==== Recorded data ====
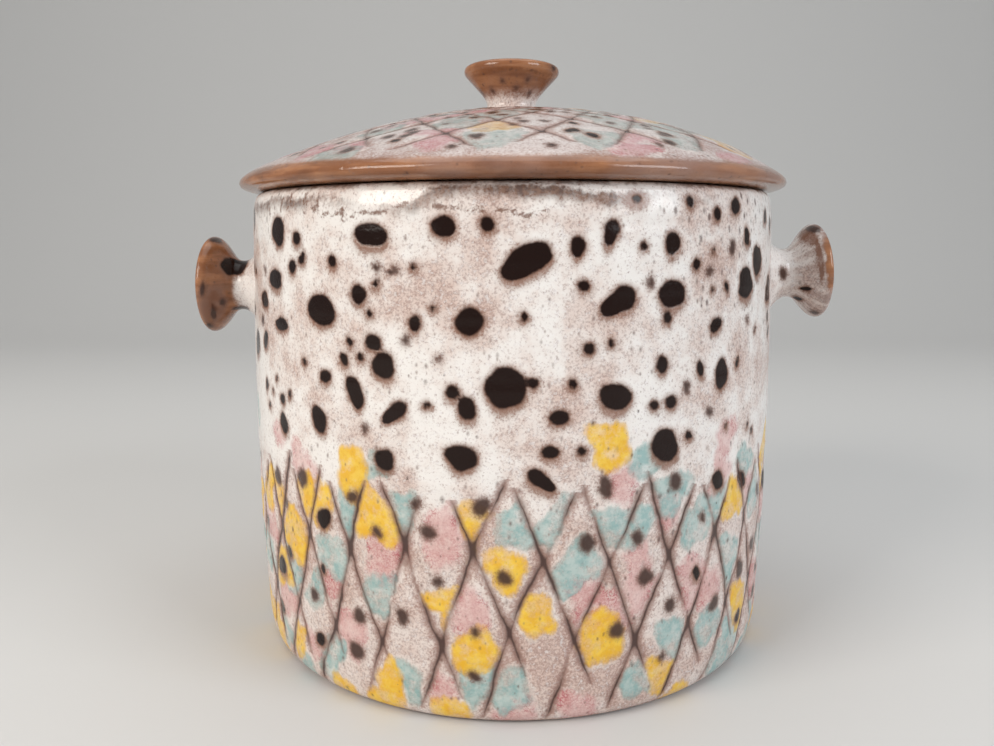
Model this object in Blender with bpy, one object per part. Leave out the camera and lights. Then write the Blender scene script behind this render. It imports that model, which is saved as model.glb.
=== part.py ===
"""Lidded stoneware soup tureen.

A nearly straight-sided round pot with a rounded rim and a shallow foot ring,
two spool-shaped lug handles on its left and right, and a low domed lid that
lies on the rim, overhangs it a little, and carries a trumpet-shaped knob.
A ring under the lid keeps it centred in the mouth.

Metres. +Z is up, +X runs to the right-hand lug, the foot stands on Z = 0.
"""
import math

import bmesh
import bpy
from mathutils import Matrix, Vector

# --------------------------------------------------------------- dimensions
GAP = 0.0003                # clear joint left between two pieces that meet

POT_HEIGHT = 0.1712         # foot to the top of the rim
POT_RIM_R = 0.1000          # outer radius just under the rim's lip
POT_BELLY_R = 0.1025        # widest outer radius, halfway up
POT_BASE_R = 0.0965         # outer radius where the wall meets the table
POT_MOUTH_R = 0.0933        # inner radius at the mouth
POT_INNER_R = 0.0954        # widest inner radius
POT_FLOOR_Z = 0.0092        # top of the floor
FOOT_INNER_R = 0.0780       # inner radius of the foot ring
FOOT_RECESS = 0.0025        # how far the base is hollowed inside the foot

LID_R = 0.1053              # outer radius of the lid's nose
LID_SEAT_Z = POT_HEIGHT + GAP
LID_TOP_Z = 0.2040          # top of the dome
LID_UNDER_Z = 0.1966        # top of the hollow under the dome

FLANGE_OUT_R = 0.0918       # locating ring, outer radius
FLANGE_IN_R = 0.0862        # locating ring, inner radius
FLANGE_DEPTH = 0.0127       # how far the ring reaches below the seat

KNOB_NECK_R = 0.0096
KNOB_R = 0.0187
KNOB_TOP_Z = 0.2216

LUG_RIGHT_Z = 0.1405        # height of the right-hand lug's neck
LUG_LEFT_Z = 0.1357         # the left-hand one sits a little lower
LUG_RIGHT_TILT = 4.5        # degrees by which the right lug points upwards
LUG_LEFT_TILT = 2.0
LUG_LEFT_IN = 0.0010        # how much closer the left lug stands
LUG_LEFT_WIDE = 1.03        # and how much wider it is
LUG_PIVOT = 0.1100          # the neck's distance from the pot's axis
LUG_NECK_R = 0.0097
LUG_DISC_R = 0.0190
LUG_REACH = 0.1250          # from the pot's axis to the lug's end, untilted

SEG_LARGE = 60              # facets round the pot and the lid
SEG_SMALL = 30              # facets round the lugs and the knob

# profiles are (radius, height) pairs
POT_OUTER = [
    (POT_BASE_R - 0.0022, 0.0000), (POT_BASE_R, 0.0005), (0.0984, 0.0024),
    (0.1000, 0.0070), (0.1012, 0.0210), (0.1021, 0.0410),
    (POT_BELLY_R, 0.0700), (0.1024, 0.1000), (0.1018, 0.1300),
    (0.1010, 0.1560), (0.1006, 0.1655), (POT_RIM_R - 0.0002, 0.1689),
    (0.0986, 0.1706), (0.0970, POT_HEIGHT),
]
POT_INNER = [
    (0.0955, POT_HEIGHT), (0.0941, 0.1706), (POT_MOUTH_R, 0.1686),
    (POT_MOUTH_R, 0.1630), (0.0946, 0.1440), (POT_INNER_R, 0.1100),
    (0.0953, 0.0650), (0.0944, 0.0390), (0.0922, 0.0255),
    (0.0878, 0.0165), (0.0800, 0.0112), (0.0660, POT_FLOOR_Z + 0.0002),
    (0.0, POT_FLOOR_Z),
]
LID_PROFILE = [
    (0.0, LID_TOP_Z), (0.0100, 0.2037), (0.0229, 0.2028), (0.0370, 0.2007),
    (0.0509, 0.1978), (0.0647, 0.1940), (0.0782, 0.1892), (0.0912, 0.1839),
    (0.0982, 0.1802), (0.1030, 0.1776), (0.1048, 0.1762), (LID_R, 0.1746),
    (0.1046, 0.1732), (0.1022, 0.1722), (0.0995, LID_SEAT_Z + 0.0001),
    (0.0980, LID_SEAT_Z),
    (FLANGE_IN_R - 0.0004, LID_SEAT_Z), (0.0846, 0.1728), (0.0818, 0.1762),
    (0.0752, 0.1806), (0.0640, 0.1857), (0.0500, 0.1902), (0.0340, 0.1937),
    (0.0170, 0.1959), (0.0, LID_UNDER_Z),
]
FLANGE_PROFILE = [
    (FLANGE_IN_R, LID_SEAT_Z - GAP),
    (FLANGE_OUT_R, LID_SEAT_Z - GAP),
    (FLANGE_OUT_R, LID_SEAT_Z - FLANGE_DEPTH + 0.0022),
    (FLANGE_OUT_R - 0.0007, LID_SEAT_Z - FLANGE_DEPTH + 0.0007),
    (FLANGE_OUT_R - 0.0022, LID_SEAT_Z - FLANGE_DEPTH),
    (FLANGE_IN_R + 0.0020, LID_SEAT_Z - FLANGE_DEPTH),
    (FLANGE_IN_R + 0.0006, LID_SEAT_Z - FLANGE_DEPTH + 0.0007),
    (FLANGE_IN_R, LID_SEAT_Z - FLANGE_DEPTH + 0.0022),
]
KNOB_BASE_Z = LID_TOP_Z + GAP
KNOB_PROFILE = [
    (0.0, KNOB_BASE_Z), (0.0096, KNOB_BASE_Z), (0.0100, 0.2048),
    (KNOB_NECK_R, 0.2062), (0.0099, 0.2079), (0.0112, 0.2101),
    (0.0131, 0.2123), (0.0155, 0.2149), (0.0175, 0.2170),
    (0.0185, 0.2182), (KNOB_R, 0.2193), (0.0182, 0.2205),
    (0.0169, 0.2213), (0.0150, KNOB_TOP_Z), (0.0110, 0.2212),
    (0.0060, 0.2207), (0.0, 0.2205),
]
# lug profile: (radius, distance from the pot's axis)
LUG_PROFILE = [
    (0.0, 0.0960), (0.0168, 0.0960), (0.0166, 0.1012), (0.0156, 0.1030),
    (0.0132, 0.1049), (0.0111, 0.1074), (LUG_NECK_R, 0.1104),
    (0.0102, 0.1130), (0.0120, 0.1153), (0.0146, 0.1175),
    (0.0171, 0.1196), (0.0185, 0.1212), (LUG_DISC_R, 0.1227),
    (0.0187, 0.1240), (0.0176, 0.1248), (0.0160, LUG_REACH),
    (0.0130, 0.1246), (0.0070, 0.1240), (0.0, 0.1238),
]
LUG_ROOT_R = 0.1024         # distance of the lug's origin from the axis


# ------------------------------------------------------------------ helpers
def clear_scene():
    for obj in list(bpy.data.objects):
        bpy.data.objects.remove(obj, do_unlink=True)


def glaze(name, colour, rough):
    mat = bpy.data.materials.new(name)
    mat.use_nodes = True
    shader = mat.node_tree.nodes["Principled BSDF"]
    shader.inputs["Base Color"].default_value = (*colour, 1.0)
    shader.inputs["Roughness"].default_value = rough
    mat.diffuse_color = (*colour, 1.0)
    return mat


def turned(name, profile, segments, origin=(0.0, 0.0, 0.0), closed=False,
           turn=None, material=None):
    """Solid of revolution: the profile is drawn in the XZ plane and spun once
    round Z. A profile that starts and ends on the axis closes at its two
    poles; a closed one makes a ring."""
    origin = Vector(origin)
    bm = bmesh.new()
    verts = [bm.verts.new((radius, 0.0, height)) for radius, height in profile]
    edges = [bm.edges.new(pair) for pair in zip(verts[:-1], verts[1:])]
    if closed:
        edges.append(bm.edges.new((verts[-1], verts[0])))
    bmesh.ops.spin(bm, geom=verts + edges, cent=(0.0, 0.0, 0.0),
                   axis=(0.0, 0.0, 1.0), dvec=(0.0, 0.0, 0.0),
                   angle=2.0 * math.pi, steps=segments, use_merge=True)
    bmesh.ops.remove_doubles(bm, verts=bm.verts, dist=1e-6)
    if turn is not None:
        bmesh.ops.transform(bm, matrix=turn, verts=bm.verts)
    bmesh.ops.translate(bm, vec=-origin, verts=bm.verts)
    bmesh.ops.recalc_face_normals(bm, faces=bm.faces)
    mesh = bpy.data.meshes.new(name)
    bm.to_mesh(mesh)
    bm.free()
    mesh.shade_smooth()
    mesh.set_sharp_from_angle(angle=math.radians(50.0))
    obj = bpy.data.objects.new(name, mesh)
    obj.location = origin
    bpy.context.scene.collection.objects.link(obj)
    if material is not None:
        mesh.materials.append(material)
    return obj


def cut(target, cutter):
    mod = target.modifiers.new("meet_the_wall", 'BOOLEAN')
    mod.operation = 'DIFFERENCE'
    mod.solver = 'EXACT'
    mod.object = cutter


# -------------------------------------------------------------------- build
def build():
    clear_scene()
    white = (0.80, 0.77, 0.73)
    brown = (0.33, 0.17, 0.09)

    # the pot: foot ring, wall, rounded rim, inside wall and floor
    pot_profile = ([(0.0, FOOT_RECESS), (FOOT_INNER_R - 0.0025, FOOT_RECESS),
                    (FOOT_INNER_R, 0.0)] + POT_OUTER + POT_INNER)
    turned("pot_body", pot_profile, SEG_LARGE,
           material=glaze("pot_glaze", white, 0.16))

    # what a lug has to stay clear of: the pot's outside, grown by the gap
    wall = [(0.0, -0.010), (0.0950, -0.010)]
    wall += [(r + GAP, z) for r, z in POT_OUTER[1:-2]]
    wall += [(0.0990, 0.1850), (0.0, 0.1850)]
    cutter = turned("wall_cutter", wall, SEG_LARGE)
    cutter.hide_render = True
    cutter.display_type = 'WIRE'

    for name, side, height, tilt, inward, wide, slot in (
            ("right_handle", 1.0, LUG_RIGHT_Z, LUG_RIGHT_TILT, 0.0, 1.0,
             "right_handle_glaze"),
            ("left_handle", -1.0, LUG_LEFT_Z, LUG_LEFT_TILT, LUG_LEFT_IN,
             LUG_LEFT_WIDE, "left_handle_glaze")):
        # laid on its side and tipped up about the middle of its neck
        turn = (Matrix.Translation((side * (LUG_PIVOT - inward), 0.0, height))
                @ Matrix.Rotation(math.radians((90.0 - tilt) * side), 4, 'Y')
                @ Matrix.Translation((0.0, 0.0, -LUG_PIVOT)))
        lug = turned(name, [(r * wide, x) for r, x in LUG_PROFILE],
                     SEG_SMALL, turn=turn,
                     origin=(side * LUG_ROOT_R, 0.0, height),
                     material=glaze(slot, white, 0.18))
        cut(lug, cutter)

    # the lid: dome, overhanging nose, flat seat and hollow underside
    turned("lid", LID_PROFILE, SEG_LARGE, origin=(0.0, 0.0, LID_SEAT_Z),
           material=glaze("lid_glaze", white, 0.16))
    turned("lid_flange", FLANGE_PROFILE, SEG_LARGE, closed=True,
           origin=(0.0, 0.0, LID_SEAT_Z - GAP),
           material=glaze("flange_glaze", white, 0.20))
    turned("lid_knob", KNOB_PROFILE, SEG_SMALL,
           origin=(0.0, 0.0, KNOB_BASE_Z),
           material=glaze("knob_glaze", brown, 0.18))


build()
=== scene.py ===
"""Looks of the soup tureen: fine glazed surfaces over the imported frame.

Each clay piece is built here as a fine turned mesh that stands for its CAD
node. The ornament is laid out in code: an incised lattice, loose dabs of
colour, dark blotches under the white glaze. It is kept on the meshes as
distances in millimetres to each line, blotch or dab, and one glaze shader
turns those distances into colour, gloss and relief.

Millimetres while shaping, metres in the meshes. -Y faces the viewer.
"""
import math

import bpy
import numpy as np
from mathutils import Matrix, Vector


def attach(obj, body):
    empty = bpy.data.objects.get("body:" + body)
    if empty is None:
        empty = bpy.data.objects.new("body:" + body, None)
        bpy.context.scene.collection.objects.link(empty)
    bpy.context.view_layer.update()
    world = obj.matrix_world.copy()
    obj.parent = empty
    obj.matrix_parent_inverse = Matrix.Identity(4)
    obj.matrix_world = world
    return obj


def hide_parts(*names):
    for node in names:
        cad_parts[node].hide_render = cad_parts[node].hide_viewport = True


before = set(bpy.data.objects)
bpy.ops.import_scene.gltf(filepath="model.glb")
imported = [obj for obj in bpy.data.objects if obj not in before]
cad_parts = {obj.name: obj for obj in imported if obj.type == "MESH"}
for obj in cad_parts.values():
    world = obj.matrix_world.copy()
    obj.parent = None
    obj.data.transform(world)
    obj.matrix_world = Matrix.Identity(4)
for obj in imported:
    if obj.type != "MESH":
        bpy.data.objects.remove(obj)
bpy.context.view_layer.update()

RNG = np.random.default_rng(5)
TAU = 2.0 * math.pi

# ------------------------------------------------------------------ profiles
POT_R = 102.3                     # radius that turns degrees into millimetres
RIM_Z = 171.2
SEAT_Z = 171.5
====
Exercise goal
Give again, word for word, the lines of the listing, starting at its first line and ending with the line containing "KNOB_TOP_Z = 0.2216".

Written answer
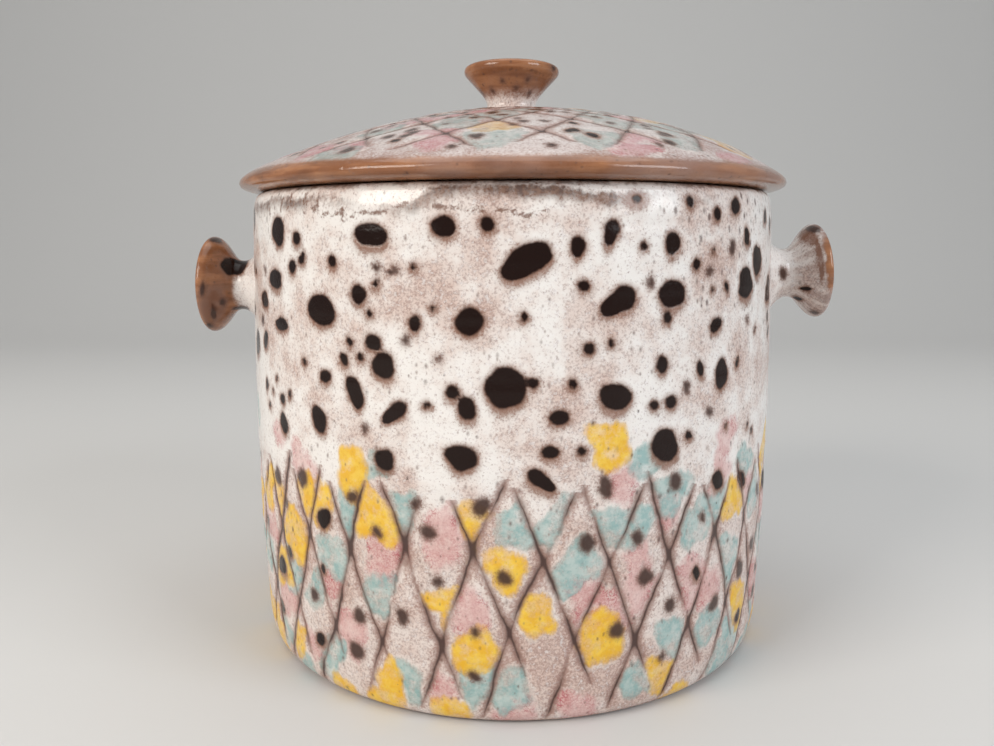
Model this object in Blender with bpy, one object per part. Leave out the camera and lights. Then write the Blender scene script behind this render. It imports that model, which is saved as model.glb.
=== part.py ===
"""Lidded stoneware soup tureen.

A nearly straight-sided round pot with a rounded rim and a shallow foot ring,
two spool-shaped lug handles on its left and right, and a low domed lid that
lies on the rim, overhangs it a little, and carries a trumpet-shaped knob.
A ring under the lid keeps it centred in the mouth.

Metres. +Z is up, +X runs to the right-hand lug, the foot stands on Z = 0.
"""
import math

import bmesh
import bpy
from mathutils import Matrix, Vector

# --------------------------------------------------------------- dimensions
GAP = 0.0003                # clear joint left between two pieces that meet

POT_HEIGHT = 0.1712         # foot to the top of the rim
POT_RIM_R = 0.1000          # outer radius just under the rim's lip
POT_BELLY_R = 0.1025        # widest outer radius, halfway up
POT_BASE_R = 0.0965         # outer radius where the wall meets the table
POT_MOUTH_R = 0.0933        # inner radius at the mouth
POT_INNER_R = 0.0954        # widest inner radius
POT_FLOOR_Z = 0.0092        # top of the floor
FOOT_INNER_R = 0.0780       # inner radius of the foot ring
FOOT_RECESS = 0.0025        # how far the base is hollowed inside the foot

LID_R = 0.1053              # outer radius of the lid's nose
LID_SEAT_Z = POT_HEIGHT + GAP
LID_TOP_Z = 0.2040          # top of the dome
LID_UNDER_Z = 0.1966        # top of the hollow under the dome

FLANGE_OUT_R = 0.0918       # locating ring, outer radius
FLANGE_IN_R = 0.0862        # locating ring, inner radius
FLANGE_DEPTH = 0.0127       # how far the ring reaches below the seat

KNOB_NECK_R = 0.0096
KNOB_R = 0.0187
KNOB_TOP_Z = 0.2216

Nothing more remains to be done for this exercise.